Find every line in the records below that holds the word "this" and copy it.

===== RECORDS SHOWN =====

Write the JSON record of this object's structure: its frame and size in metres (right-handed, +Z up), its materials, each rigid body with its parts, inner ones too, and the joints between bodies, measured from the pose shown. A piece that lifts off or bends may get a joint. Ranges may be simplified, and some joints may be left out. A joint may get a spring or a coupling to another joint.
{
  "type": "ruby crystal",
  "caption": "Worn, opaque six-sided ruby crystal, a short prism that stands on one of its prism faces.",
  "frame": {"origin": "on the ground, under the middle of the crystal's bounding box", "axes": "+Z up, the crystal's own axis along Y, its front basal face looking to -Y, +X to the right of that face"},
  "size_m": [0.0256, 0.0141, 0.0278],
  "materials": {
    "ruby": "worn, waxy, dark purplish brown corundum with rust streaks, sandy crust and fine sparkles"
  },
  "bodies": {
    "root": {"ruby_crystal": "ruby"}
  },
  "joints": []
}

=====
===== RECORDS SHOWN =====

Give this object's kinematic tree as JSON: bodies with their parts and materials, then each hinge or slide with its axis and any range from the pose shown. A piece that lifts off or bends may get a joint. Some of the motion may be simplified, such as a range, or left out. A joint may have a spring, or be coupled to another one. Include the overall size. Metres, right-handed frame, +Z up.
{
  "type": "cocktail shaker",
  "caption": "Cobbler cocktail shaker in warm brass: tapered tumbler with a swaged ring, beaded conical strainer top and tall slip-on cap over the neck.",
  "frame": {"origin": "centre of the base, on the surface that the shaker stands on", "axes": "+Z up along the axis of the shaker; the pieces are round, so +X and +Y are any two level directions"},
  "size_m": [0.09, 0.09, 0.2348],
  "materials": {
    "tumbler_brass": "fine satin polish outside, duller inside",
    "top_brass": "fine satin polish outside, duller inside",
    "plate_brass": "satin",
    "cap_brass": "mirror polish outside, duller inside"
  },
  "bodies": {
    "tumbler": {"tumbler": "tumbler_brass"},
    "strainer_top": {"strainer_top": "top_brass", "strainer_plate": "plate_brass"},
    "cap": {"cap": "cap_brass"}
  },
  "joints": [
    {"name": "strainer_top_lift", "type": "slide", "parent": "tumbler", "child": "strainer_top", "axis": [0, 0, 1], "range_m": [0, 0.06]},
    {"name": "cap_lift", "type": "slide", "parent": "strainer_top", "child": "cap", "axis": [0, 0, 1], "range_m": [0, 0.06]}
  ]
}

=====

## FINISHED ANSWER
Write the JSON record of this object's structure: its frame and size in metres (right-handed, +Z up), its materials, each rigid body with its parts, inner ones too, and the joints between bodies, measured from the pose shown. A piece that lifts off or bends may get a joint. Ranges may be simplified, and some joints may be left out. A joint may get a spring or a coupling to another joint.
Give this object's kinematic tree as JSON: bodies with their parts and materials, then each hinge or slide with its axis and any range from the pose shown. A piece that lifts off or bends may get a joint. Some of the motion may be simplified, such as a range, or left out. A joint may have a spring, or be coupled to another one. Include the overall size. Metres, right-handed frame, +Z up.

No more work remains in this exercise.